Speaking to Baltimore Times, Tipton-Martin reiterated the overall goal of her work.
“I have functioned as a journalist, looking interdisciplinarily across all kinds of platforms for evidence of African American expertise in order to be able to set us all free from the stereotype about Black cooking as just survival cooking.”
The two-time James Beard award winner believes shattering that stereotype as well as the notion that Black cooks’ talent came purely from instinct rather than intelligence, also “frees the broader community from limited representations of us on the page, in film, and in other ways.” She states that once she “became free from the encumbrance of the mammy stereotype,” she used those ancestors as role models, and hopes the newer generation of Black chefs and restaurateurs do so as well.
Tipton-Martin also noted Maryland’s “rich food tradition,” pointing out it is “Obviously centered on crab and oysters.” She also touches on Maryland Black cuisine history in Jubilee. “It discusses the Black women who displayed deviled crab beautifully, and sold it in order to reach economic independence.”
One of the most famous figures in the history of American cuisine, James Hemings (brother of Sally Hemings) is also discussed at length in High On The Hog., who died likely by suicide in Baltimore around 1801. “The story of women, particularly women who served in professional capacities tends to be the part of the story that is neglected.

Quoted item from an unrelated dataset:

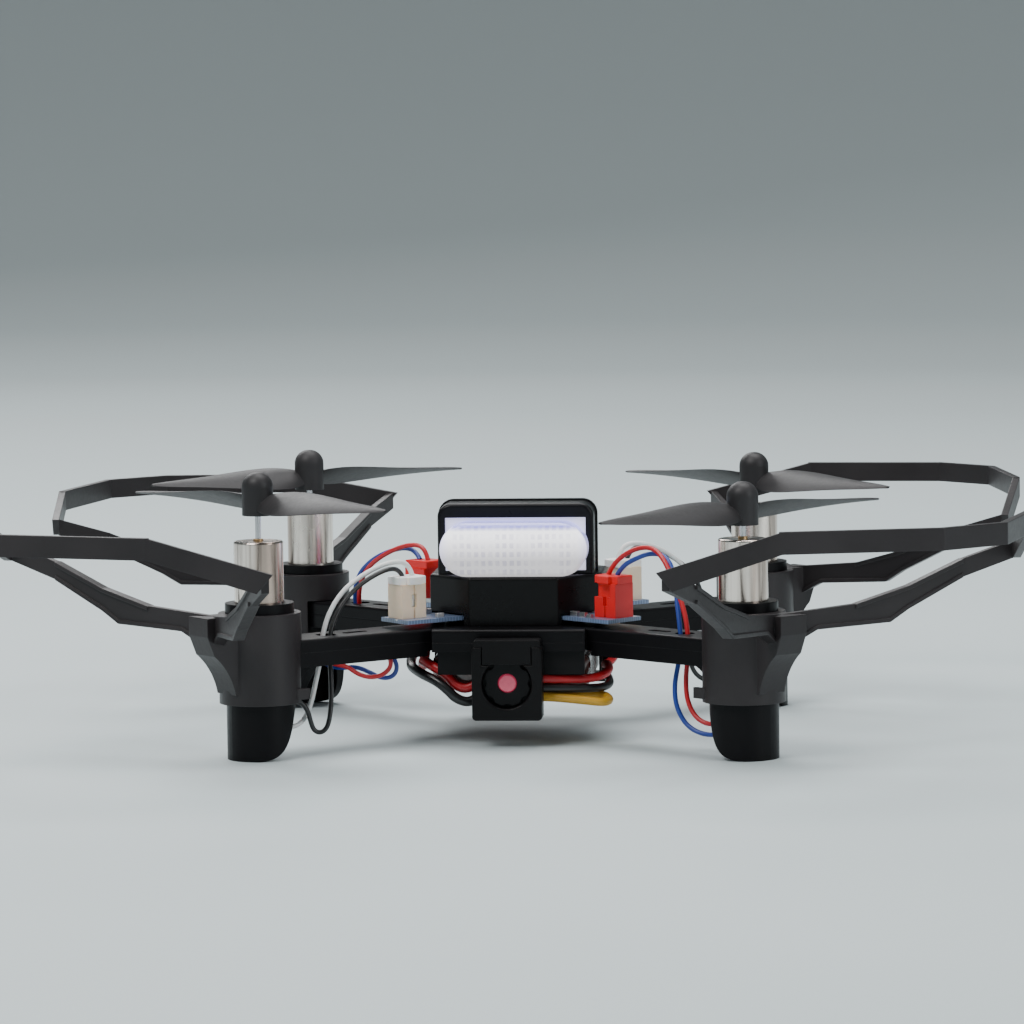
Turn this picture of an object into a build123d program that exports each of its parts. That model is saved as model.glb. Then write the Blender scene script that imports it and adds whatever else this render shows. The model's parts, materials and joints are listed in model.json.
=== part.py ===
from build123d import *

"""Small racing quadcopter with clip-on guards, headlamp and forward camera.

Millimetres.  X points to the craft's right, Y to its back and Z up.  The origin
is on the ground under the middle of the craft, which stands on its four legs.
"""
import os
from math import atan2, cos, degrees, pi, radians, sin, tan

os.makedirs("parts", exist_ok=True)

# ---------------------------------------------------------------- driving sizes
MOTOR_X = 41.5            # motor axes, from the middle of the craft
MOTOR_Y = 35.0
CAN_R = 4.25              # 8520 coreless motor, 8.5 mm across and 20 mm long
CAN_LENGTH = 20.0
CAN_WALL = 0.4
CAN_BOTTOM = 17.5
CAN_TOP = CAN_BOTTOM + CAN_LENGTH
SHAFT_R = 0.5
RUNNING_GAP = 0.02        # shaft in its bush and end cap, on the radius

TUBE_R = 5.95             # motor tube, whose lower end is the leg
TUBE_TOP = 26.9
BORE_GAP = 0.03
LEDGE_R = 3.3
LEDGE_THICK = 1.0
CHAMBER_R = 4.5
FOOT_CUT = [(4.8, 0), (-2.4, 4.0), (-4.5, 9.2), (-8.0, 13.4)]   # scoop, outward and up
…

Records for the men have been better maintained and that’s why we know more about James Hemings,” states Tipton-Martin.
“It’s not disputable,” she stresses, that Hemings, who was brought to France by Thomas Jefferson to learn French cooking, “contributed to elements of French cooking being evident here. One of the main points of my cookbook and recipes from plantation cooks is our understanding that those people all had classic technique embedded in the foods they prepared.”
According to Satterfield, Tipton-Martin gets credit for broadening the narrative surrounding African-American cuisine and the people, particularly the women, who created it. “Toni has done such a good job of practicing what she is preaching thanks to an incredibly meticulous collection of Black recipes.”
Of High On The Hog, Satterfield states, “We’re hoping people see the show as not purely as a hardship story as is so often projected but a celebration looking at the next generation of food scholars, that we’re here and have ‘arrived’ in a sense.”